I had 25 minutes to fix it, so I sprinted to the bathroom and got some water and soap to get it off. I was halfway through washing it out, leaning over the sink in a very ridiculous position, and a lady came in and asks me if I was alright. I told her about my stupid mistake, and how this was a super traditional school so I had dressed up in my suit and white blouse, and so and so forth — I kind of babbled all this at her. Once it looked decent enough (after eventually crawling under the hand dryer to make it dry), I was only five minutes early for my interview. I got in and the interviewer was the same lady that I bumped into the bathroom. My face must have clearly shown my embarrassment because she just laughed. I still got the job. (Anonymous); Hubspot
Yes, job candidates certainly have their embarrassing stories. But so do HR professionals.

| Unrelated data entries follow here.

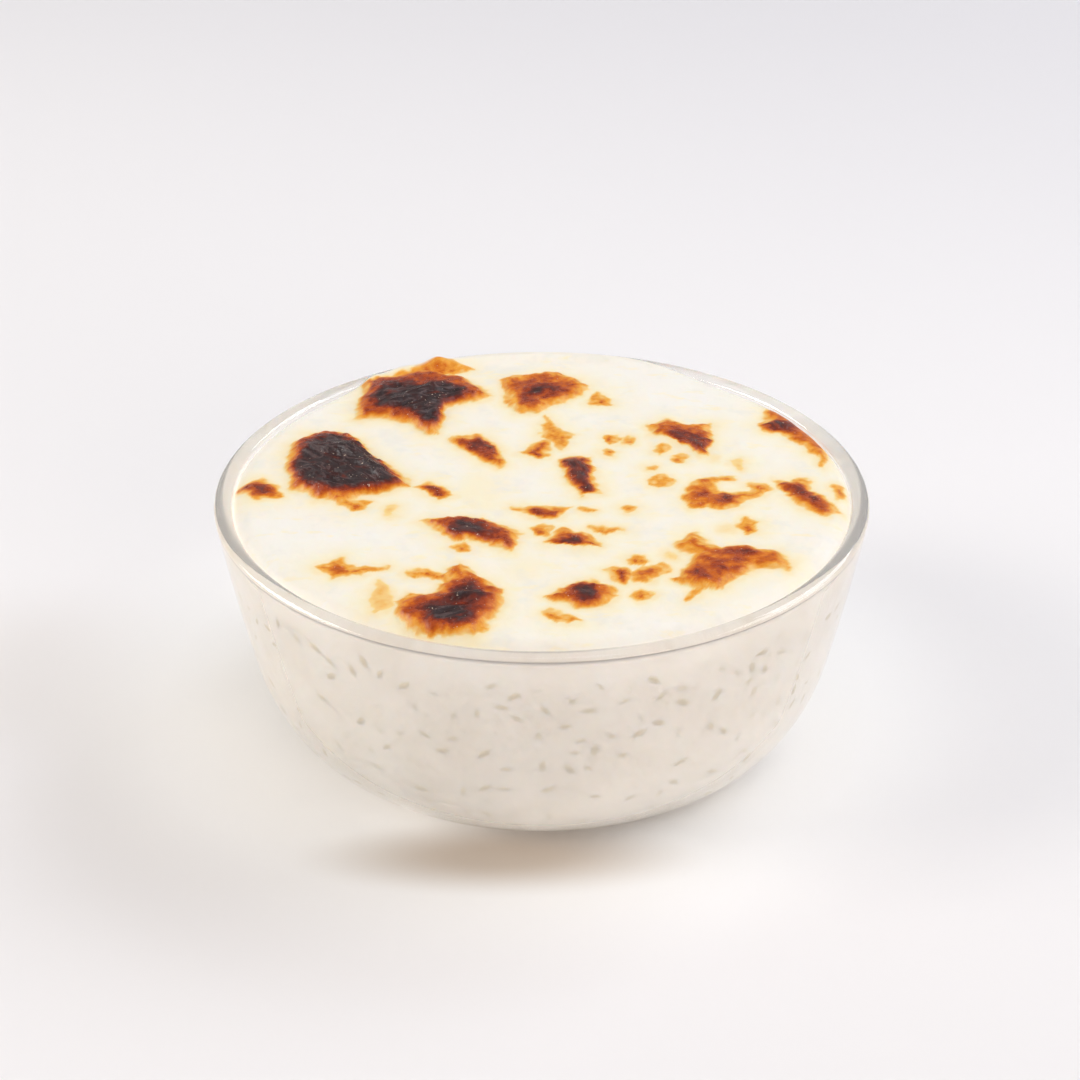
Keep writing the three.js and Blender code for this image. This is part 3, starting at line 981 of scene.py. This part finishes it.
        (-32.0, -45.0), (-30.5, -37.5), (-28.0, -43.5), (-28.5, -47.5), (-31.0, -48.5))),
    ScorchedPatch("left_streak", 0.5, (
        (-42.5, -32.0), (-38.5, -29.5), (-35.5, -33.0), (-29.5, -32.0), (-34.5, -34.5), (-39.5, -35.5))),
    ScorchedPatch("front_oval", 0.5, (
        (1.0, -43.5), (4.5, -40.0), (7.0, -38.2), (10.5, -38.2), (12.8, -40.0), (13.2, -43.5), (11.0, -46.5),
        (6.5, -47.0),
    ), (DarkCore(0.92, (
        (7.0, -41.0), (8.5, -40.2), (9.8, -41.0), (10.2, -43.5), (9.0, -45.0), (7.5, -44.6), (6.5, -43.5),
    )),), rise=0.8, wrinkle_turn=-15.0),
    ScorchedPatch("front_crumb", 0.42, ((0.5, -49.5), (2.0, -48.5), (6.5, -52.0), (3.0, -53.0))),
    ScorchedPatch("pair_left", 0.6, (
        (12.5, -34.0), (14.0, -32.5), (16.0, -33.5), (17.0, -36.5), (16.0, -39.0), (13.5, -37.0),
    ), rise=0.4),
    ScorchedPatch("pair_right", 0.42, (
        (17.5, -35.0), (19.5, -32.5), (22.5, -31.0), (24.0, -32.5), (22.5, -35.0), (20.5, -37.0),
        (18.0, -38.5),
    ), rise=0.3),
    ScorchedPatch("right_long", 0.48, (
        (26.5, -23.5), (29.5, -19.0), (31.5, -24.0), (34.5, -25.0), (39.0, -24.0), (42.0, -25.5),
        (45.5, -26.5), (47.0, -29.5), (47.0, -33.0), (45.5, -32.5), (41.5, -32.0), (38.5, -34.5),
        (34.5, -38.5), (32.5, -40.5), (29.0, -40.0), (25.0, -37.0), (27.0, -33.0), (30.0, -28.0),
        (27.5, -26.0),
    ), (
        DarkCore(0.72, ((35.0, -26.8), (39.0, -26.5), (40.5, -28.0), (39.5, -29.0), (36.5, -28.0))),
        DarkCore(0.72, ((32.5, -31.0), (34.5, -32.0), (35.5, -34.0), (34.5, -34.5), (33.0, -33.0))),
        DarkCore(0.68, ((28.0, -35.0), (30.0, -34.0), (31.5, -35.5), (31.0, -37.5), (29.0, -37.0))),
    ), rise=0.9, wrinkle_turn=20.0, fringe=2.6),
    ScorchedPatch("long_tail", 0.35, ((27.0, -44.5), (29.0, -41.0), (31.5, -40.0), (29.5, -42.5))),
    spot("speck_a", (14.6, 20.8), (1.0, 1.7), 0.62),
    spot("speck_b", (13.4, 14.5), (0.9, 1.3), 0.62),
    spot("speck_c", (17.4, 19.9), (0.7, 1.4), 0.5),
    spot("tan_a", (24.7, 16.0), (1.4, 1.6), 0.44),
    spot("tan_b", (27.9, 11.6), (0.9, 1.4), 0.46),
    spot("tan_c", (23.8, 1.9), (1.8, 2.1), 0.38),
    spot("tan_d", (22.0, 7.5), (0.7, 0.9), 0.3),
    spot("tan_e", (39.8, 9.7), (0.9, 2.4), 0.22),
    spot("tan_f", (8.7, -10.0), (1.2, 0.7), 0.44),
    spot("tan_g", (17.1, -9.5), (1.3, 1.2), 0.46),
    spot("tan_h", (18.1, -29.8), (1.5, 1.5), 0.46),
    spot("tan_i", (18.9, -42.9), (1.8, 0.9), 0.48),
    spot("tan_j", (24.8, -27.7), (1.2, 1.4), 0.2),
    spot("tan_k", (36.4, -17.0), (1.2, 1.2), 0.16),
    spot("tan_l", (-29.5, -9.5), (0.8, 2.0), 0.24),
    spot("tan_m", (34.6, 12.5), (0.7, 1.6), 0.15),
    spot("butter_a", (-12.0, -2.0), (5.0, 8.0), 0.07),
    spot("butter_b", (-3.0, -33.0), (3.5, 3.5), 0.07),
)


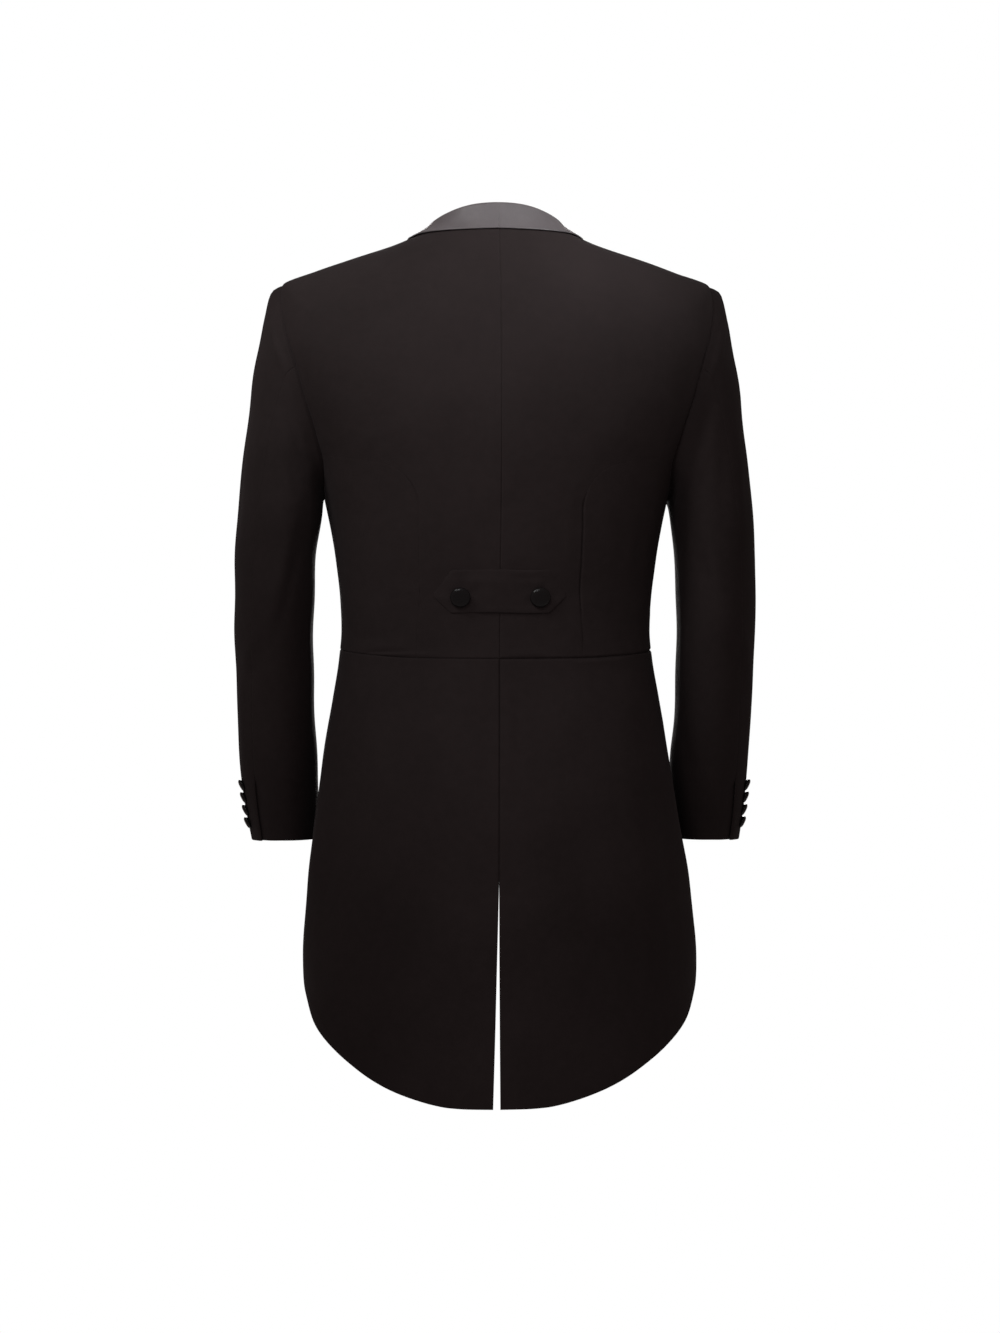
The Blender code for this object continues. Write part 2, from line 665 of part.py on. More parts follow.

Here are a few of the worst wardrobe experiences from an interviewer’s/recruiter’s perspective:
No shirt, no shoes…
The person came in without a shirt. No policy against it, so I interviewed. But afterwards, I felt compelled to put up a sign that read, “No Shirt, No Interview.” (Anonymous); HR.com
Tattoos are okay, but…
In a sleeveless denim shirt, blue jeans with ragged knees, and white pumps, the candidate then proceeded to describe the meaning of each of her tattoos. Her ”boyfriend” was waiting for her, and she took a cell-phone call from her husband while I was asking the obligatory questions! (Linda); HR.com
The guy showed up to his interview wearing pigtails, chunky club kid shoes, a kilt, striped tights, and a shirt that said “f**k” on it in big block letters. I passed him on to my boss to interview. (maddomesticscientist); Bustle
The candidate arrived in a cat suit. (Anonymous); Reader’s Digest
A candidate complained that she was hot. She then said “Excuse me” and removed her socks. After placing them on the desk, she continued as if everything was normal. (Anonymous); Reader’s Digest
There is always a chance for a fashion faux pas on either side of the interview table, whether it’s intentional or not. For those being interviewed, remember that first impressions and yes, even appearances always count, whether you like it or not. It’s always a good idea to carefully select your attire beforehand and of course, prepare for and expect the unexpected (i.e., spilling coffee all of yourself, etc.). For interviewers, keep in mind that an interview is a stressful ordeal for any job candidate, so unless the “malfunction” is clearly obvious and intentional, go easy on them!